In una di queste, Paolino Bontade e Giuseppe Genco Russo ( succeduto a Vizzini alla guida di Cosa Nostra siciliana ), reggono i cordoni della bara del defunto.
In un'altra immagine, invece, un gruppo di donne leggono l'epitaffio funebre riportato su un catafalco all'esterno della chiesa:
"Calogero Vizzini, con l'abilità di un genio, innalzò le sorti del distinto casato, sagace dinamico mai stanco, diede benessere agli operai della terra e delle zolfare, operando sempre il bene, e si fece un nome assai apprezzato in Italia e fuori, grande nelle persecuzioni, assai più grande nelle disdette, rimase sempre sorridente, e oggi, con la pace di Cristo, ricomposto nella maestà della morte, da tutti gli amici dagli stessi avversari, riceve l'attestato più bello, fu un galantuomo"

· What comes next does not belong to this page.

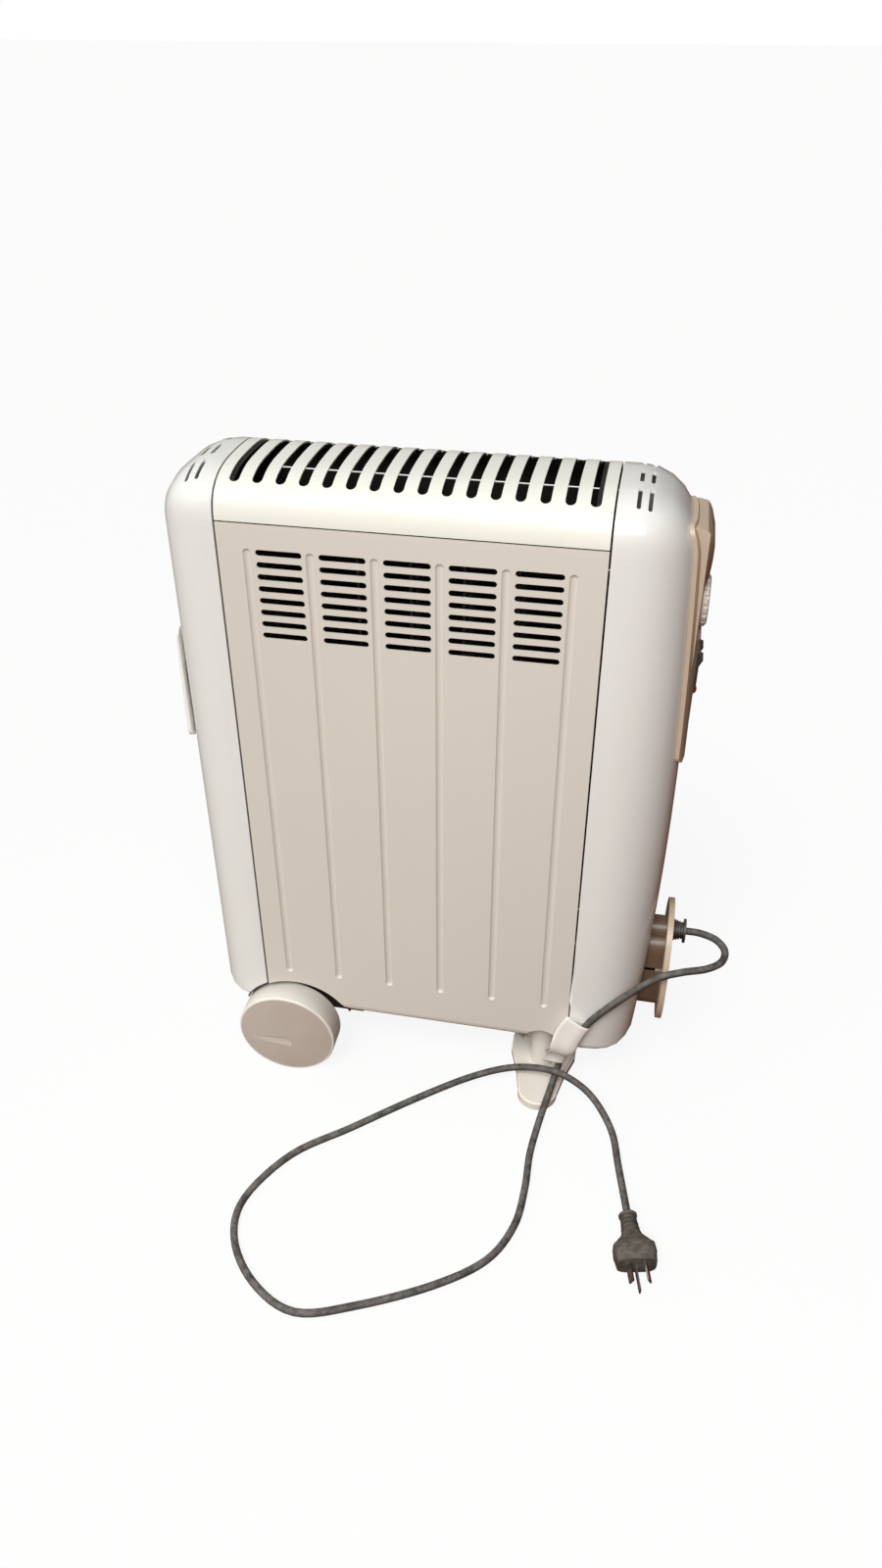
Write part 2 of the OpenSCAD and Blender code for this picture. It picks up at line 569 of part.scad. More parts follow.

L'immagine di quelle esequie di mafia riproposta da ReportageSicilia - senza attribuzione e pubblicata dal settimanale "Tempo" il 21 ottobre del 1958 - è invece poco conosciuta.
Ritrae un gruppo di donne di Villalba intabarrate di nero e di uomini con il cappotto al passaggio del corteo funebre: un arcaico gesto di postuma deferenza per il vecchio Don Calò in quella che Alfio Caruso ha ricordato essere stata "una caldissima giornata di luglio".